The reason at the time I quit using one and a main one as to why I don't go back to it is because of the effect the bottle being there has on packs. I just couldn't play small bunkers with it. Nowadays that's not a concern because I play back, but the problem manifests itself again in that it puts half my pods further away from my reach than would be otherwise. When I'm having to pod that often it is accompanied by the fact that I have to POD FAST OR DIE. Fronts don't like their back players taking any longer than absolutely necessary (i.e. exactly no time at all) to pod. If I don't catch paint because I'm not shooting it, they're getting bunkered because I'm not shooting. It can't be better for them to have that problem.

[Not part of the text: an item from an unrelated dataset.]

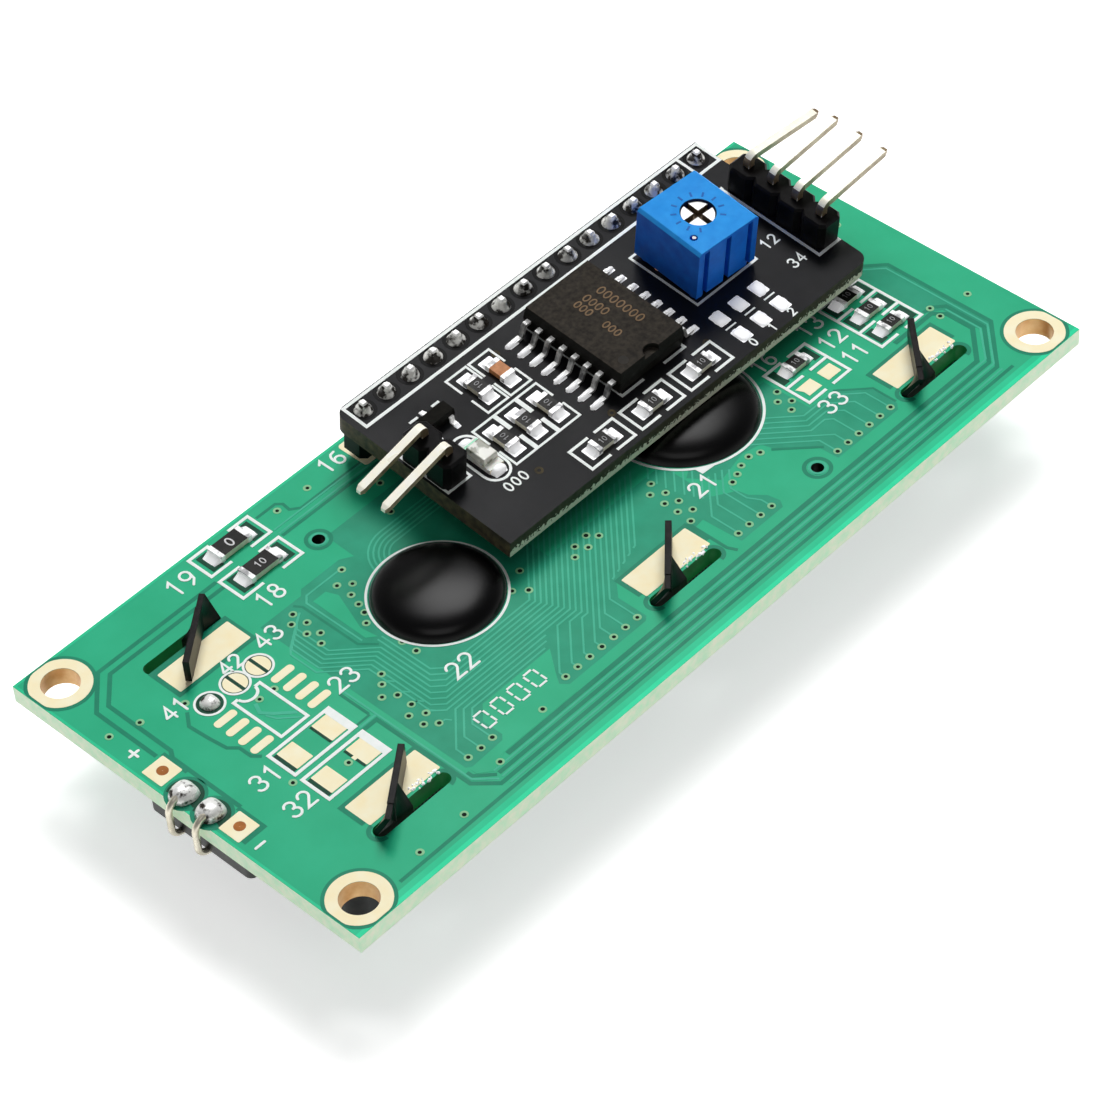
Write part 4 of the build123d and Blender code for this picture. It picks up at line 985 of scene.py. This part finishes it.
plate = Sheet(0.0, 0.02)
for x in (7.15, 9.4, 11.7):
    plate.box(x - 0.6, -13.8, x + 0.6, -12.35, 0.12)
    plate.box(x - 0.6, -16.1, x + 0.6, -14.65, 0.12)
for side in (-1, 1):
    for i in range(8):
        y = -7.9 + (i - 3.5) * 1.27
        inner = 5.0 * side - 0.7
        outer = -6.7 if side < 0 else 5.3
        plate.box(min(inner, outer), y - 0.3, max(inner, outer), y + 0.3, 0.08)
for x in [-8.8 + 5.6 * i for i in range(3)]:
    plate.box(x - 1.7, -15.95, x - 0.6, -14.65, 0.08)
    plate.box(x + 0.6, -15.95, x + 1.7, -14.65, 0.08)
for x, y in [(-8.95 - 2.42 * i, -9.8) for i in range(3)] + [(-8.95 - 2.42 * i, -4.75) for i in range(2)]:
    plate.box(x - 0.65, y - 1.75, x + 0.65, y - 0.6, 0.08)
    plate.box(x - 0.65, y + 0.6, x + 0.65, y + 1.75, 0.08)
plate.box(-16.9, -12.0, -15.7, -11.0, 0.1)
plate.box(-16.9, -8.6, -15.7, -7.6, 0.1)
plate.build("adapter_pads", solder_dull, adapter, slot="solder")

# Near-black rings round each header hole, where the joints meet the board: painted shade.
rings = Sheet(0.0, 0.012)
for i in range(16):
    rings.ring((i - 7.5) * 2.54, 0, 0.78, 1.1, 28)
for y in [-8.87 + (i - 1.5) * 2.54 for i in range(4)]:
    rings.ring(19.45, y, 0.8, 0.95, 24)
rings.build("adapter_joint_shade_rings", joint_foot_painted_shade, adapter)

label = Sheet(0.0, 0.026)
label.line([(-20.1, -1.42), (20.3, -1.42), (20.3, 1.12), (-20.1, 1.12)], 0.28, closed=True)
label.line([(17.85, 1.0), (17.85, -1.3)], 0.26)
label.line([(-18.1, -5.4), (-20.5, -5.4), (-20.5, -10.4), (-18.1, -10.4), (-18.1, -9.9)], 0.22)
label.line([(18.1, -3.7), (17.9, -3.7), (17.9, -14.1), (20.3, -14.1), (20.3, -13.5)], 0.26)
label.line([(7.05, -3.7), (14.05, -3.7), (14.05, -10.85), (7.05, -10.85)], 0.22, closed=True)
label.line([(-4.15, -2.6), (-4.15, -13.1), (-1.7, -13.1)], 0.24)
label.line([(0.6, -13.1), (3.0, -13.1), (3.0, -12.4)], 0.24)
label.line([(-17.6, -3.5), (-16.7, -3.5)], 0.22)
label.line([(-15.2, -3.5), (-14.4, -3.5)], 0.22)
label.line(bow(-16.3, -8.3, 1.2, 1.2, 180, 0, 12) + bow(-16.3, -11.2, 1.2, 1.2, 0, -180, 12), 0.22, closed=True)


def part_box(x0, y0, x1, y1, upright):
    """Print box round a chip part, open in the middle of its long sides."""
    if upright:
        middle = (y0 + y1) / 2
        for end, way in ((y0, -1), (y1, 1)):
            label.line([(x0, middle + way * 0.5), (x0, end), (x1, end), (x1, middle + way * 0.5)], 0.2)
        return
    middle = (x0 + x1) / 2
    for end, way in ((x0, -1), (x1, 1)):
        label.line([(middle + way * 0.35, y0), (end, y0), (end, y1), (middle + way * 0.35, y1)], 0.24)


part_box(-12.6, -7.0, -10.4, -2.5, True)
part_box(-10.1, -7.0, -7.85, -2.5, True)
for x in (-13.75, -11.35, -8.95):
    part_box(x - 1.1, -12.1, x + 1.1, -7.5, True)
for x in (-8.8, -3.2, 2.4):
    part_box(x - 2.4, -16.5, x + 2.4, -14.1, False)
for x in (7.15, 9.4, 11.7):
    label.line([(x - 0.6, -14.22), (x + 0.6, -14.22)], 0.14)
for text, x, y in (("0", 7.15, -16.55), ("1", 9.4, -16.55), ("2", 11.7, -16.55)):
    write(label, text, x, y, 0.75, 0.14)
write(label, "12", 16.2, -10.3, 0.95, 0.15, gap=0.95)
write(label, "34", 16.2, -13.2, 0.95, 0.15, gap=0.95)
write(label, "000", -16.1, -13.2, 0.85, 0.15, gap=0.95)
label.build("adapter_print", silk, adapter)

adapter_vias = Sheet(0.0, 0.012)
for x, y in ((-14.1, -13.7), (-7.8, -3.2), (14.9, -3.1), (15.6, -8.1), (-6.0, -13.7), (4.6, -14.0)):
    adapter_vias.ring(x, y, 0.16, 0.36, 16)
adapter_vias.build("adapter_vias", adapter_side, adapter)

lamp_mark = Sheet(0.78, 0.815)
lamp_mark.box(-17.0, -9.05, -15.6, -8.6, 0.05)
lamp_mark.build("lamp_mark", lamp_green, adapter)

top_of_small = 0.5
codes = Sheet(top_of_small - 0.004, top_of_small + 0.008)
for x in [-8.8 + 5.6 * i for i in range(3)]:
    write(codes, "10", x, -15.3, 0.44, 0.06, gap=0.85)
for i in range(3):
    write(codes, "10", -8.95 - 2.42 * i, -9.8, 0.44, 0.06, turn=90, gap=0.85)
write(codes, "10", -8.95 - 2.42, -4.75, 0.44, 0.06, turn=90, gap=0.85)
codes.build("adapter_part_print", grey_ink, adapter)
small_codes = Sheet(top_of_small - 0.004, top_of_small + 0.008)
for x, y in ((31.0, -1.75), (31.0, -4.02), (31.0, -6.29), (22.55, -3.65)):
    write(small_codes, "10", x, y, 0.44, 0.06, gap=0.85)
small_codes.build("small_part_print", grey_ink)
large_codes = Sheet(0.515, 0.53)
write(large_codes, "0", -19.75, 16.1, 0.85, 0.13)
write(large_codes, "10", -19.75, 12.75, 0.6, 0.09, gap=0.85)
large_codes.build("large_part_print", finish("pale_ink", (196, 196, 198), 0.5, (226, 226, 228), grain=1500, bump=0.2))


# Trimmer dial and chip mark

trimmer = adapter @ Matrix.Translation((10.5 * MM, -7.4 * MM, 0)) @ Matrix.Rotation(math.radians(-3), 4, "Z")
dial = Sheet(5.35, 5.362)
for i in range(11):
    a = math.radians(-50 + 28 * i)
    dial.line([(1.72 * math.cos(a), 1.72 * math.sin(a)), (2.2 * math.cos(a), 2.2 * math.sin(a))], 0.17)
dial.build("trimmer_dial", finish("dial_ink", (10, 92, 178), 0.5, (16, 104, 190), grain=1500, bump=0.2), trimmer)

chip_print = Sheet(2.345, 2.356)
for text, x, y, height in (("0000000", 1.2, -7.9, 0.8), ("0000", -0.2, -6.6, 0.75), ("000", -1.2, -6.2, 0.7), ("000", -1.2, -9.2, 0.7)):
    write(chip_print, text, x, y, height, 0.12, turn=-90, gap=0.85)
chip_print.build("chip_print", chip_ink, adapter)

# A small pale disc at a dimple on the trimmer's top: a painted highlight.
dimple_glint = Sheet(5.22, 5.27)
dimple_glint.disc(-2.13, -1.68, 0.17, 14)
dimple_glint.build("trimmer_dimple_glint", lamp_white, trimmer)

mark = Sheet(2.35, 2.353)
mark.disc(-3.0, -12.0, 0.42, 24)
mark.build("chip_dot", finish("chip_dot", (34, 32, 28), 0.6, (50, 46, 40), grain=1500, bump=0.1), adapter)


# Stage

floor_z = cad_box[0][2] - 0.02 * MM
floor_mesh = bpy.data.meshes.new("floor")
floor_mesh.from_pydata([(-3, -3, floor_z), (3, -3, floor_z), (3, 3, floor_z), (-3, 3, floor_z)], [], [(0, 1, 2, 3)])
floor_white = finish("floor_white", (247, 247, 247), 0.8, (250, 250, 250), grain=30, bump=0.0)
floor_tree = floor_white.node_tree
seen = floor_tree.nodes.new("ShaderNodeLightPath")
glow = floor_tree.nodes.new("ShaderNodeEmission")
blend = floor_tree.nodes.new("ShaderNodeAddShader")
total = None
for way in ("Is Camera Ray", "Is Glossy Ray", "Is Transmission Ray"):
    if total is None:
        total = seen.outputs[way]
        continue
    join = floor_tree.nodes.new("ShaderNodeMath")
    join.operation = "MAXIMUM"
    floor_tree.links.new(total, join.inputs[0])
    floor_tree.links.new(seen.outputs[way], join.inputs[1])
    total = join.outputs["Value"]
part = floor_tree.nodes.new("ShaderNodeMath")
part.operation = "MULTIPLY"
part.inputs[1].default_value = 0.6
floor_tree.links.new(total, part.inputs[0])
floor_tree.links.new(part.outputs["Value"], glow.inputs["Strength"])
floor_tree.links.new(floor_tree.nodes["Principled BSDF"].outputs["BSDF"], blend.inputs[0])
floor_tree.links.new(glow.outputs["Emission"], blend.inputs[1])
floor_tree.links.new(blend.outputs["Shader"], floor_tree.nodes["Material Output"].inputs["Surface"])
floor_mesh.materials.append(floor_white)
floor = bpy.data.objects.new("floor", floor_mesh)
bpy.context.scene.collection.objects.link(floor)

world = bpy.data.worlds.new("studio")
bpy.context.scene.world = world
world.use_nodes = True
sky = world.node_tree
background = sky.nodes["Background"]
sky_place = sky.nodes.new("ShaderNodeTexCoord")
sky_split = sky.nodes.new("ShaderNodeSeparateXYZ")
sky_ramp = sky.nodes.new("ShaderNodeValToRGB")
for stop, level in ((0.3, 0.32), (0.55, 0.13)):
    sky_ramp.color_ramp.elements.new(stop).color = (level, level, level, 1)
sky_ramp.color_ramp.elements[0].color = (0.72, 0.7, 0.68, 1)
sky_ramp.color_ramp.elements[-1].position = 0.8
sky_ramp.color_ramp.elements[-1].color = (0.07, 0.07, 0.07, 1)
sky.links.new(sky_place.outputs["Generated"], sky_split.inputs["Vector"])
sky.links.new(sky_split.outputs["Z"], sky_ramp.inputs["Fac"])
sky.links.new(sky_ramp.outputs["Color"], background.inputs["Color"])
background.inputs["Strength"].default_value = 1.0


def lamp(name, way, distance, size, power, mirrored):
    """Square soft lamp that looks at the object from a direction, with or without its reflection."""
    light = bpy.data.lights.new(name, "AREA")
    light.shape = "SQUARE"
    light.size = size
    light.energy = power
    holder = bpy.data.objects.new(name, light)
    holder.visible_glossy = mirrored
    way = Vector(way).normalized()
    holder.location = way * distance
    holder.rotation_euler = way.to_track_quat("Z", "Y").to_euler()
    bpy.context.scene.collection.objects.link(holder)


elevation = math.radians(52.5)
key_way = (0.81 * math.cos(elevation), 0.59 * math.cos(elevation), math.sin(elevation))
lamp("key", key_way, 1.2, 0.64, 13.6, False)
lamp("sheen", (0.43, 0.41, 0.8), 1.25, 0.36, 1.7, True)
lamp("overhead", (-0.2, -0.2, 1.0), 1.2, 0.6, 0.7, True)

camera = bpy.data.objects.new("camera", bpy.data.cameras.new("camera"))
camera.location = (-0.14511414, -0.14967799, 0.20808124)
camera.rotation_euler = Euler([math.radians(a) for a in (44.31114, 3.13510, -46.89061)], "XYZ")
camera.data.sensor_width = 36.0
camera.data.lens = 127.85
camera.data.clip_start = 0.01
bpy.context.scene.collection.objects.link(camera)
bpy.context.scene.camera = camera
bpy.context.scene.view_settings.view_transform = "Standard"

And yes, I too hate that stupid fecking cord. I'm not what you would call the most graceful, coordinated player at times, tripping over just about anything possible and a lot of things that you'd think not possible. Empty pods, shoelaces, dropped shoes, holes in the ground, stumps, squegees, dropped ref's radios--and the list keeps getting longer of things I've stumbled over and fallen, sometimes getting lit up, sometimes not. I don't want my free hand getting caught in it, getting it wrapped around a bunker somehow (Believe me, I'd find a way!), and especially not tripping over it. How? Simple. When down on a knee or crouching, the cord droops and my foot somehow finds it and makes such known when I try to relocate next. I haven't done this but I have seen it done, and I'd rather it not be me who does it next. Oh, and have you ever seen someone getting flogged with a remote hose? It is NOT pretty to have a 400-850 psi propelled, quick disconnect tipped whip mercilessly beating you from behind until you can reach behind your back and calmly turn the tank off. I witnessed this once and it was very VERY frightening. As if 3way hoses blowing off weren't bad enough...
Oh, and I've seen a couple of markers dragged off a table to the ground, bending and denting and scratching a hundred or so dollars off the resale value.